§ **Work to do**
Return, word for word, every line that follows.
[begin Data block]
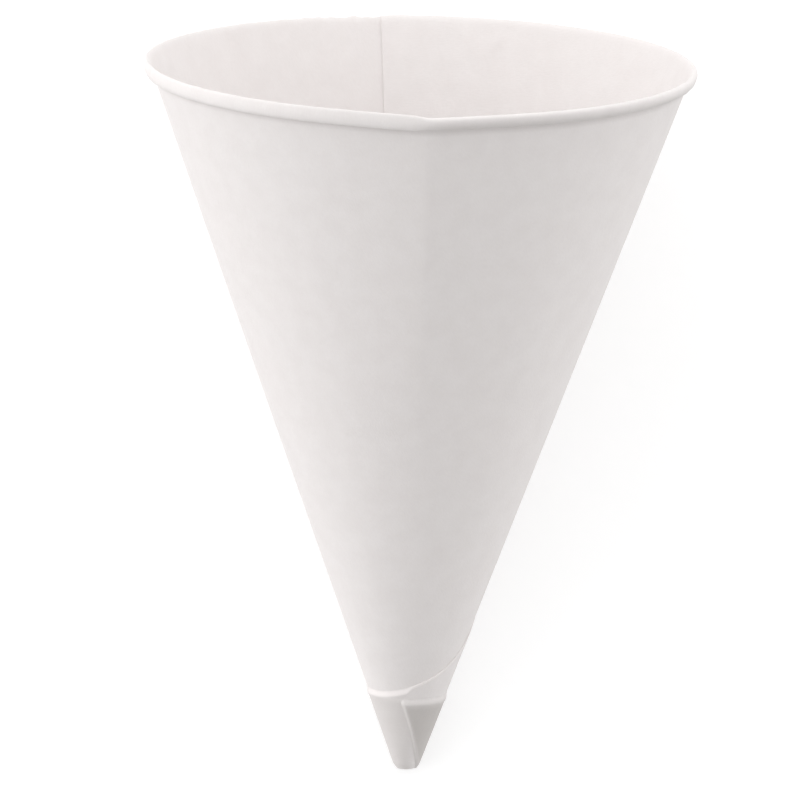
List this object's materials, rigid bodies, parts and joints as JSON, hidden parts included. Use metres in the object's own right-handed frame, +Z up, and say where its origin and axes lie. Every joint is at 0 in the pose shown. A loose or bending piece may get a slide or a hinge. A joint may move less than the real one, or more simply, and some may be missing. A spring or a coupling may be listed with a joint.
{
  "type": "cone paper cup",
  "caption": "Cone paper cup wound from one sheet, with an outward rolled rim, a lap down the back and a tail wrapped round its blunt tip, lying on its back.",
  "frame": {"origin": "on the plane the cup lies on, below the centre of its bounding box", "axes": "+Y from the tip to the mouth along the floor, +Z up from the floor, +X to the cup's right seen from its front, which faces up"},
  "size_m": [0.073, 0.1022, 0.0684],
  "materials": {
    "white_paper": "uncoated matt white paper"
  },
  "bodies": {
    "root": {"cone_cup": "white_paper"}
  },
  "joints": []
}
[end Data block]
§ **Task result**
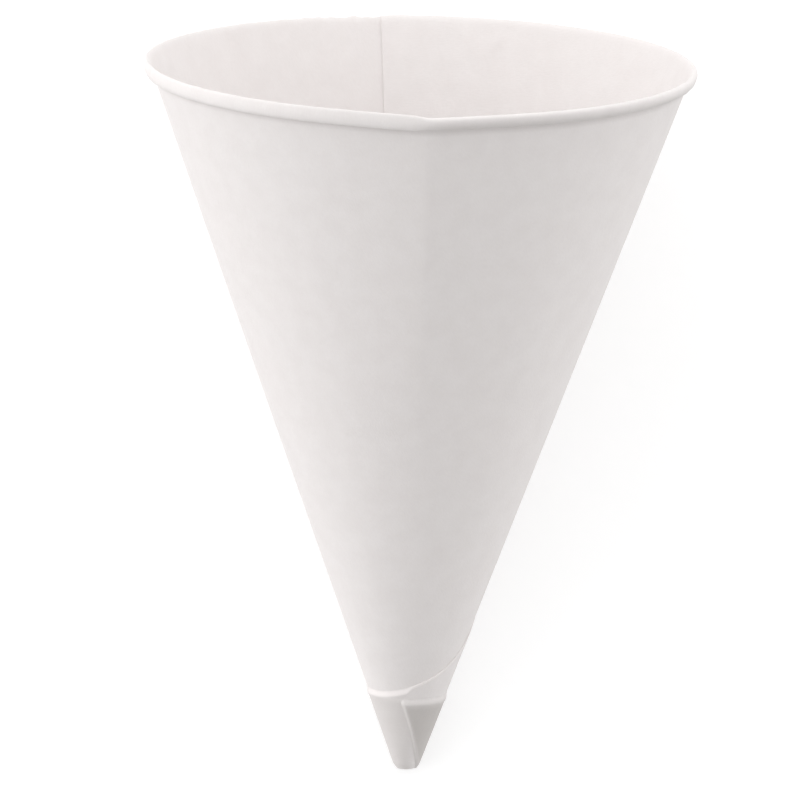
List this object's materials, rigid bodies, parts and joints as JSON, hidden parts included. Use metres in the object's own right-handed frame, +Z up, and say where its origin and axes lie. Every joint is at 0 in the pose shown. A loose or bending piece may get a slide or a hinge. A joint may move less than the real one, or more simply, and some may be missing. A spring or a coupling may be listed with a joint.
{
  "type": "cone paper cup",
  "caption": "Cone paper cup wound from one sheet, with an outward rolled rim, a lap down the back and a tail wrapped round its blunt tip, lying on its back.",
  "frame": {"origin": "on the plane the cup lies on, below the centre of its bounding box", "axes": "+Y from the tip to the mouth along the floor, +Z up from the floor, +X to the cup's right seen from its front, which faces up"},
  "size_m": [0.073, 0.1022, 0.0684],
  "materials": {
    "white_paper": "uncoated matt white paper"
  },
  "bodies": {
    "root": {"cone_cup": "white_paper"}
  },
  "joints": []
}